------ Entries ------

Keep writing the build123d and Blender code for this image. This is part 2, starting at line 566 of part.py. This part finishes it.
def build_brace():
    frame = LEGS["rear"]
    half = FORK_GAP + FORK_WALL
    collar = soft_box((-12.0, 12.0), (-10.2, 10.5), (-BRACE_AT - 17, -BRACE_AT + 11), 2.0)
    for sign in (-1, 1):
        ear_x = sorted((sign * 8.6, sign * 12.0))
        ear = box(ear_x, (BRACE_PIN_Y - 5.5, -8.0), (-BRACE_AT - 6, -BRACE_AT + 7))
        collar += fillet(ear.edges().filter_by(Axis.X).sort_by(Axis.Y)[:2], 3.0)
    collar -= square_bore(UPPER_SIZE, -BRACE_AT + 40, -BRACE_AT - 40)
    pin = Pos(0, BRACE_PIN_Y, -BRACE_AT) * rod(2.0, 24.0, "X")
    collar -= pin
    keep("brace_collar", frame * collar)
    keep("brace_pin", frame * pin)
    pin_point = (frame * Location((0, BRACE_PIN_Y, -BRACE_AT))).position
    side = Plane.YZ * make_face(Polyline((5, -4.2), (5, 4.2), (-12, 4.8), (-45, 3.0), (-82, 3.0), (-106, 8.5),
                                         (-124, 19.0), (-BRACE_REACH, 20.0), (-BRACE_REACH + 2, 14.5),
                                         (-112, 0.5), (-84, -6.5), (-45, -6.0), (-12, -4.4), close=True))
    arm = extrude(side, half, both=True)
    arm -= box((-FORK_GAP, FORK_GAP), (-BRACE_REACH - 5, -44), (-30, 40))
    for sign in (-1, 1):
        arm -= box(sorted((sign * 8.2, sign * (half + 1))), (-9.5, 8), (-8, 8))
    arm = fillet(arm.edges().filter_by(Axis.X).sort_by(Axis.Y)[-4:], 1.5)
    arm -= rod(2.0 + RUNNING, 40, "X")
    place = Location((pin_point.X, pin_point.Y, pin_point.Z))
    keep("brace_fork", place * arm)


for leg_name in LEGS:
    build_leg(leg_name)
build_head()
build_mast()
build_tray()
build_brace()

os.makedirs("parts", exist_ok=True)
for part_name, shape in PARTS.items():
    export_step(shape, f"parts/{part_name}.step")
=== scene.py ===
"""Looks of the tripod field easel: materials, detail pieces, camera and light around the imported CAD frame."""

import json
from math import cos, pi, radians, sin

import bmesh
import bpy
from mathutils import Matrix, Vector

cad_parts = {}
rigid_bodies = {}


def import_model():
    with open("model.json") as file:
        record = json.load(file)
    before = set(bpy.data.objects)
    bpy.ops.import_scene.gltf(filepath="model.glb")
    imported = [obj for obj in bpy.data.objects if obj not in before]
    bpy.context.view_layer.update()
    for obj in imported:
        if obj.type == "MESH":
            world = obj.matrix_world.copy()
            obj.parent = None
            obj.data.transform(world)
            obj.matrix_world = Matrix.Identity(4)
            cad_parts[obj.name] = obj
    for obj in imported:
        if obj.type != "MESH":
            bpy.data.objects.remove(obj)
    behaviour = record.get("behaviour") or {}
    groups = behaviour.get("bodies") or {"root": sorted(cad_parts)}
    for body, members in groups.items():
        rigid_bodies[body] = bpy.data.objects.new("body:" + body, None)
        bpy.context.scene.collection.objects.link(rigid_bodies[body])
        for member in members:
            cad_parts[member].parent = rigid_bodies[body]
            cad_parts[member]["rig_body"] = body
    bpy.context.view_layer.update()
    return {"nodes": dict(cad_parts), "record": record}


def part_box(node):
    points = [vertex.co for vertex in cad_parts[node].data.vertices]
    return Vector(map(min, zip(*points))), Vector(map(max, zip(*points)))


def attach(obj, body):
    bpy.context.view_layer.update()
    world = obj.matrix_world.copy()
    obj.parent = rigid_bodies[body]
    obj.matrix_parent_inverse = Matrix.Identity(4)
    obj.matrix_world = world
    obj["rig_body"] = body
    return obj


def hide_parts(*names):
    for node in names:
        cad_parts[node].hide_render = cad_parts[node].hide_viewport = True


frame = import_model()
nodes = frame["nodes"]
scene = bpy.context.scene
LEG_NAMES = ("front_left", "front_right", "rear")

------
------ Entries ------

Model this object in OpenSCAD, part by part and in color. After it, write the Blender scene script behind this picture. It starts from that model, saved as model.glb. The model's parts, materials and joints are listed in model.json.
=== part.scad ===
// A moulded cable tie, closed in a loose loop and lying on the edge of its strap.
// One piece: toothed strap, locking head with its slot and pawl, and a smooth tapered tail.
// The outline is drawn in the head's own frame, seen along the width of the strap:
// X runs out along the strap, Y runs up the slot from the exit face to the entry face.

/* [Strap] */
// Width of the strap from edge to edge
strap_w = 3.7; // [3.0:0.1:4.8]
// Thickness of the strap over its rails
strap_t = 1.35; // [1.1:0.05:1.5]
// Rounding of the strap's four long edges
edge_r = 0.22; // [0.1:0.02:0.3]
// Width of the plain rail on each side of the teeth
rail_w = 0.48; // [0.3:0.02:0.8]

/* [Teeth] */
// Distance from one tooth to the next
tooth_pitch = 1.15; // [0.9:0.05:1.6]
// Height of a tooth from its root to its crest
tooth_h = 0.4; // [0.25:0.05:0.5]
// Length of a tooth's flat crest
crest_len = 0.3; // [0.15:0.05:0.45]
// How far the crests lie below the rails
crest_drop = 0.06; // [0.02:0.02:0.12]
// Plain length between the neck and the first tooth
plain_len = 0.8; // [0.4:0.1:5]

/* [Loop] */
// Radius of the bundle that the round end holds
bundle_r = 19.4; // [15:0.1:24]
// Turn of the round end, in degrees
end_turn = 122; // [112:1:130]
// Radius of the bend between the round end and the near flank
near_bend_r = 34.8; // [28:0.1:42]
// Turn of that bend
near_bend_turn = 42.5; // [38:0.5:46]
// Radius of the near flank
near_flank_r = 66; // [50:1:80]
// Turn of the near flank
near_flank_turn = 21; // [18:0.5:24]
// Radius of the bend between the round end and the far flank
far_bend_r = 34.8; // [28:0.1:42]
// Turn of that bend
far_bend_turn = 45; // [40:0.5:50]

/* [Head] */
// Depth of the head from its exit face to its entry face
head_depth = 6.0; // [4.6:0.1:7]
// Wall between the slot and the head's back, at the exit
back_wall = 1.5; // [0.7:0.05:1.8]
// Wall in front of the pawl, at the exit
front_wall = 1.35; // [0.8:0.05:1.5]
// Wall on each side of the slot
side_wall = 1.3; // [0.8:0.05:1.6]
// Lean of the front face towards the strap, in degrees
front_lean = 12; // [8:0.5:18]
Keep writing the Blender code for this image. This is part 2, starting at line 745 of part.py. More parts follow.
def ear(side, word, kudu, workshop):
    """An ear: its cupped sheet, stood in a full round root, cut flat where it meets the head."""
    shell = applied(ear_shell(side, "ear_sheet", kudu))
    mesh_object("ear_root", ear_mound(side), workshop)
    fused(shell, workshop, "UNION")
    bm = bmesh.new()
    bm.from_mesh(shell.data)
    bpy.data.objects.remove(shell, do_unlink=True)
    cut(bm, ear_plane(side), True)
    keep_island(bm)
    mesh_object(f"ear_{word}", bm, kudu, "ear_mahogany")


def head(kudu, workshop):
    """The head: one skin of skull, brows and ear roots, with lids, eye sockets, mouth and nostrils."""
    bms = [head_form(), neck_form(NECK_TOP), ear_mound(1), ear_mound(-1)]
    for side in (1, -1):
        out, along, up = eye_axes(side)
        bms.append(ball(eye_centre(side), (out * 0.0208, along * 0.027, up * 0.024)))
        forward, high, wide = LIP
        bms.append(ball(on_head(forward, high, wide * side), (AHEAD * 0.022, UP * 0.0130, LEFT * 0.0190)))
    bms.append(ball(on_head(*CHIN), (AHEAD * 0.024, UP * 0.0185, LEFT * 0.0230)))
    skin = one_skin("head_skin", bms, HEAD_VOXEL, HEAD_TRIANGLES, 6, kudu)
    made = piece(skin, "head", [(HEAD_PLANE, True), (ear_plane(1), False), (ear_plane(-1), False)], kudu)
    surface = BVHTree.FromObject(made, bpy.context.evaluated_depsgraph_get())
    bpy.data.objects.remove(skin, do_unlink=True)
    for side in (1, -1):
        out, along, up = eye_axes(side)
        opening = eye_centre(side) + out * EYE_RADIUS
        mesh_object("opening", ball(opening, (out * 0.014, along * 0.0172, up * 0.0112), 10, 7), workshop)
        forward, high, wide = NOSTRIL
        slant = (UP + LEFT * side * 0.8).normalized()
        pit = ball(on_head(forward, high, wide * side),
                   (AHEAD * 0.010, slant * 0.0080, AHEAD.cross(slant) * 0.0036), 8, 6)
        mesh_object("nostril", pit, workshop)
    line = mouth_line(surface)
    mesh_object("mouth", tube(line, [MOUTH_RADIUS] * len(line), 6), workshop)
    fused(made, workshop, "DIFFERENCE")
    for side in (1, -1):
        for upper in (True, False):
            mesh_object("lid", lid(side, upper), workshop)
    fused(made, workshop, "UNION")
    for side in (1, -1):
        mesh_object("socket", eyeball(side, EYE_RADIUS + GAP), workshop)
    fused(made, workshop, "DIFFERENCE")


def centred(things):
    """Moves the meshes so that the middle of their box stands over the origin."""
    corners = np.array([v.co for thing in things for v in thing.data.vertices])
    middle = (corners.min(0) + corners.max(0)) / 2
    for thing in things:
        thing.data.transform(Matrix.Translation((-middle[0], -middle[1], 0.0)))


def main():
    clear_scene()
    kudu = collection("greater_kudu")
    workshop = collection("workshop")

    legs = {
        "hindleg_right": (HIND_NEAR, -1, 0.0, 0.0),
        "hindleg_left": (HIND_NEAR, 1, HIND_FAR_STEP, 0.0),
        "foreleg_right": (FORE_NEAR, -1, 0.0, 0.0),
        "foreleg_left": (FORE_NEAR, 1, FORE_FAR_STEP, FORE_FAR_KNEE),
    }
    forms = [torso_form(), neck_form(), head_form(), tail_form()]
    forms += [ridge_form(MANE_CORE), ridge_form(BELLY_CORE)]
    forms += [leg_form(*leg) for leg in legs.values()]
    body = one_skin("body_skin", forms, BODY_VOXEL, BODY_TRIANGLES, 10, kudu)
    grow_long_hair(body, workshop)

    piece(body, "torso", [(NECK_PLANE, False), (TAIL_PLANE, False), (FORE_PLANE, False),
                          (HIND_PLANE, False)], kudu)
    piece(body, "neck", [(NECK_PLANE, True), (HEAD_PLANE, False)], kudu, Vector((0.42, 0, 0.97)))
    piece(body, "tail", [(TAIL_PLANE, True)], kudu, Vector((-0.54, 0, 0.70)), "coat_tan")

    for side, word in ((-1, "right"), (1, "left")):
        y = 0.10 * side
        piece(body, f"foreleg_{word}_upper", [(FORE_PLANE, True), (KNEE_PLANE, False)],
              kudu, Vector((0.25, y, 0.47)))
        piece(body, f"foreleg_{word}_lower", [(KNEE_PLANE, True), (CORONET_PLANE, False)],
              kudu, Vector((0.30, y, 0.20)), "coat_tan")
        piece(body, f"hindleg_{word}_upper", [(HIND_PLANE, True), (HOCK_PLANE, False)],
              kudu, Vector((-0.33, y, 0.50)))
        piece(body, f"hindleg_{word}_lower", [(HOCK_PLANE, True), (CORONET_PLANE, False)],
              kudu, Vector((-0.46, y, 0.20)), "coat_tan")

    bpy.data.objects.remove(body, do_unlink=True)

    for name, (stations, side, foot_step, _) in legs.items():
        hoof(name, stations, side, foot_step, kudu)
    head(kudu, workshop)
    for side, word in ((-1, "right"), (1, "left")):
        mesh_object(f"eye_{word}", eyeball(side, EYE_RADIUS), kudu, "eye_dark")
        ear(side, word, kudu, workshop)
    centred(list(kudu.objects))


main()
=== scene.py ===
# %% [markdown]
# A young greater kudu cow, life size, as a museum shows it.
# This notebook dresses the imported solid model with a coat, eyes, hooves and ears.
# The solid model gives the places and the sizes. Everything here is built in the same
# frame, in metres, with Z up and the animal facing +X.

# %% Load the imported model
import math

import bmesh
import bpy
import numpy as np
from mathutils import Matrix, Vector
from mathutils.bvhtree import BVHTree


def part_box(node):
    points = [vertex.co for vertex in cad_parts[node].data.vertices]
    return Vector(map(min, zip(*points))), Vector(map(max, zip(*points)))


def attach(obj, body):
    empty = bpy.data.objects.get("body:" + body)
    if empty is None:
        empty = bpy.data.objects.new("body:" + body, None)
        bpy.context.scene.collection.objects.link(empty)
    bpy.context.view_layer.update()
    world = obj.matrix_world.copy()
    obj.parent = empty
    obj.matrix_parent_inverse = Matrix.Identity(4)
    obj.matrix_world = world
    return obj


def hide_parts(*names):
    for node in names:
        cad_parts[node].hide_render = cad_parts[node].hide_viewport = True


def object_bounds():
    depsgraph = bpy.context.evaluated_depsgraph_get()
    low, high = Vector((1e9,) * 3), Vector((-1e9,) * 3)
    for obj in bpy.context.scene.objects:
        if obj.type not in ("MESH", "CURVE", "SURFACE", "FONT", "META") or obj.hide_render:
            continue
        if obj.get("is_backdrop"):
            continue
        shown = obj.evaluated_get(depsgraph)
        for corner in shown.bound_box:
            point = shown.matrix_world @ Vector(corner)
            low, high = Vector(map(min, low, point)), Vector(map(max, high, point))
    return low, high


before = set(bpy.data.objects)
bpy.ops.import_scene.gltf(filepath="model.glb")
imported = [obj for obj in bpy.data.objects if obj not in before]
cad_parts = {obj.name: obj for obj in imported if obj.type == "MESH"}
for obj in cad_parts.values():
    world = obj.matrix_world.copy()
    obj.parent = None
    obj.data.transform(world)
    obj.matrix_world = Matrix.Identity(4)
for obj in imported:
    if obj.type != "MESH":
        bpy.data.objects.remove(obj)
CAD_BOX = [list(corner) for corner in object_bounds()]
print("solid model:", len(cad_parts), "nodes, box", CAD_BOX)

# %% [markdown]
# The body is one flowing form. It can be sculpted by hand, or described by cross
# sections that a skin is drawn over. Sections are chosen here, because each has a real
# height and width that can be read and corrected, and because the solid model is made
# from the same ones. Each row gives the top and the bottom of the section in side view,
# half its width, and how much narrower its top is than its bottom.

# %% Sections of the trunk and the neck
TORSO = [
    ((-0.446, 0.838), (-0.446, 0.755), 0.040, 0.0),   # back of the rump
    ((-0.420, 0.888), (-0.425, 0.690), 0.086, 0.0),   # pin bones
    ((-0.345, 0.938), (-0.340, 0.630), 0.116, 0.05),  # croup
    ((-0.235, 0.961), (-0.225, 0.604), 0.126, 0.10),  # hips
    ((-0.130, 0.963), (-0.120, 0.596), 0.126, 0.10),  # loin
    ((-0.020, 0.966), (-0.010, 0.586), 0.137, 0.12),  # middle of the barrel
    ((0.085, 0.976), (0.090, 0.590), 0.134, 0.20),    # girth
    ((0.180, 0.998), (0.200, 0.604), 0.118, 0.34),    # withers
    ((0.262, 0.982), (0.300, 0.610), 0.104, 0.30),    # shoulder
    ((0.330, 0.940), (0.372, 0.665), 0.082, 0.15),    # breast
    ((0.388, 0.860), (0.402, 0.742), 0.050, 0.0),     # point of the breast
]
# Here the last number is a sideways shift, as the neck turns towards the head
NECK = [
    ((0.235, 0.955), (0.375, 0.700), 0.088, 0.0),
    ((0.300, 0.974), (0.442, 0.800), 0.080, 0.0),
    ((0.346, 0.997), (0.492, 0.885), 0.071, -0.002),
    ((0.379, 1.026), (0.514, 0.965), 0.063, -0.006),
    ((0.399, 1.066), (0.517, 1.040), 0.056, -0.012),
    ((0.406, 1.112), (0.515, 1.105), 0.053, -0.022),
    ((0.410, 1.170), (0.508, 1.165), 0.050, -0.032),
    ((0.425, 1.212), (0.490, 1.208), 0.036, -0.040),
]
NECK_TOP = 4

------

> _Directive_
Reproduce verbatim only the segment of the listing bounded by the line containing "for leg_name in" and the line containing "record = json.load(file)", with both boundary lines included.

> _Exercise output_
for leg_name in LEGS:
    build_leg(leg_name)
build_head()
build_mast()
build_tray()
build_brace()

os.makedirs("parts", exist_ok=True)
for part_name, shape in PARTS.items():
    export_step(shape, f"parts/{part_name}.step")
=== scene.py ===
"""Looks of the tripod field easel: materials, detail pieces, camera and light around the imported CAD frame."""

import json
from math import cos, pi, radians, sin

import bmesh
import bpy
from mathutils import Matrix, Vector

cad_parts = {}
rigid_bodies = {}


def import_model():
    with open("model.json") as file:
        record = json.load(file)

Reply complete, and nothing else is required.